Я игнорировал замешательство политика, вызванное моим рассказом, и продолжал как ни в чем не бывало:
— Вы восстанавливаете программу и даете мне возможность без всякого договора вести ее в течение десяти недель. Сотрудник студии, которого вы уволили за инцидент с «Дедом Альфа-альфа», ни в чем не виноват, и вы восстанавливаете его на работе. Одно слово «телевидение» вызывает в моей груди необычное волнение. И я теперь понял, как сильно мое желание иметь собственное телевизионное время. Я бы мог вести программу по своему усмотрению.
— Без договора… собственное телевизионное время… вести программу… Бред. Для чего тебе это? — сказал политик, пристально разглядывая меня, точно человек, увидевший диковинное животное.

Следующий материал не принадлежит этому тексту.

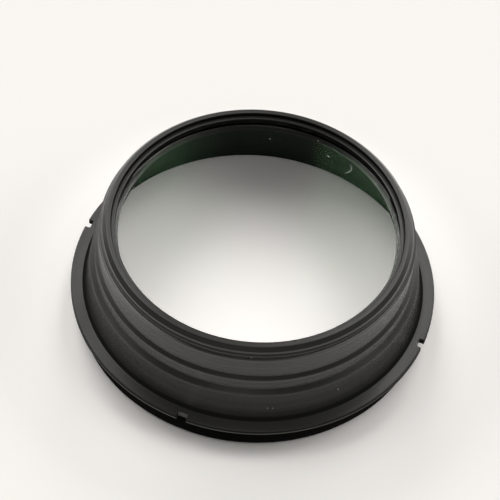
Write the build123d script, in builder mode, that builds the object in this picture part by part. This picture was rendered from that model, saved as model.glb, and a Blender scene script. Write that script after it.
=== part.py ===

— Чтобы сказать всем жителям Токио, сидящим у своих телевизоров, «нет». Сказать «нет» всем японцам. Больше ничего.
— А до этого ты пришел, чтобы заявить «нет» мне? — сказал политик. — Но я не верю в твои идеи.
— Только имейте в виду, если вы откажетесь, у меня достаточно средств, чтобы устроить скандал и провалить вас на выборах, — сказал я. — Скандал с моим нападением на вас заменить скандальным нападением на всех японцев — вот, что я вам предлагаю, это совсем неплохая сделка.
— Да, неплохая. Для меня, — сказал политик. — Но тебе-то от нее какой прок?
Я молчал, пытаясь изобразить на лице улыбку, которая бы передала всю мою враждебность к нему. И мне было противно думать, что я такой же мягкий, безвольный человек, каким был лже-Джери Луис.
— Ты говоришь, что хочешь сказать «нет». Говоришь, что хочешь сказать «нет» всем японцам. Но это же химера. Химера в мгновение ока промелькнет на экранах телевизоров. Человека, жаждущего этого, не найти даже среди политиков. Ты считаешь политику работой, позволяющей сказать «нет» всем японцам. И это химера, — став вдруг серьезным, заговорил Тоёхико Савада. — Попробуем разобраться во всем, сведя разговор к личности. Возьмем связь слов «политика» и «нет». Сказав мне «нет», ты меня провалишь на выборах. Но это вовсе не означает, что ты сказал «нет» всем подобным мне политикам — ты лишь провалил одного-единственного кандидата от консерваторов. Какой же идейный смысл набрасываться на человека, убежденного, что «политика — это сделать шаг вперед и укусить противника»? Уничтожить меня. Только меня. Другого политического смысла здесь нет. Если наша сделка не состоится и ты провалишь меня, чего ты добьешься? Ну, победит другой кандидат консервативной партии или — это один шанс из тысячи — радикал. И все твои угрозы не принесут никаких плодов и никак не отразятся на твоей жизни. Ты получишь крохотное удовлетворение, и все. Разумеется, я не хочу быть вовлеченным в этот скандал с убийством. И улажу твои дела. Телевизионная программа — тоже дело нетрудное. Но эффект удара — во всеуслышание прокричать «нет», — который ты перенесешь с одного человека на толпу, сомнителен. Твое политическое честолюбие в отношении толпы — вот что означает стремление сказать «нет» всем японцам. Но, чтобы достичь этого, тебе нужно стать Гитлером. В противном случае нет никакой разницы, будешь ли ты тоненьким голоском кричать свое «нет» в общественной уборной или в телевизионной студии. А через десять недель ты станешь еще более одиноким, чем сейчас, и уже навсегда потеряешь свой шанс.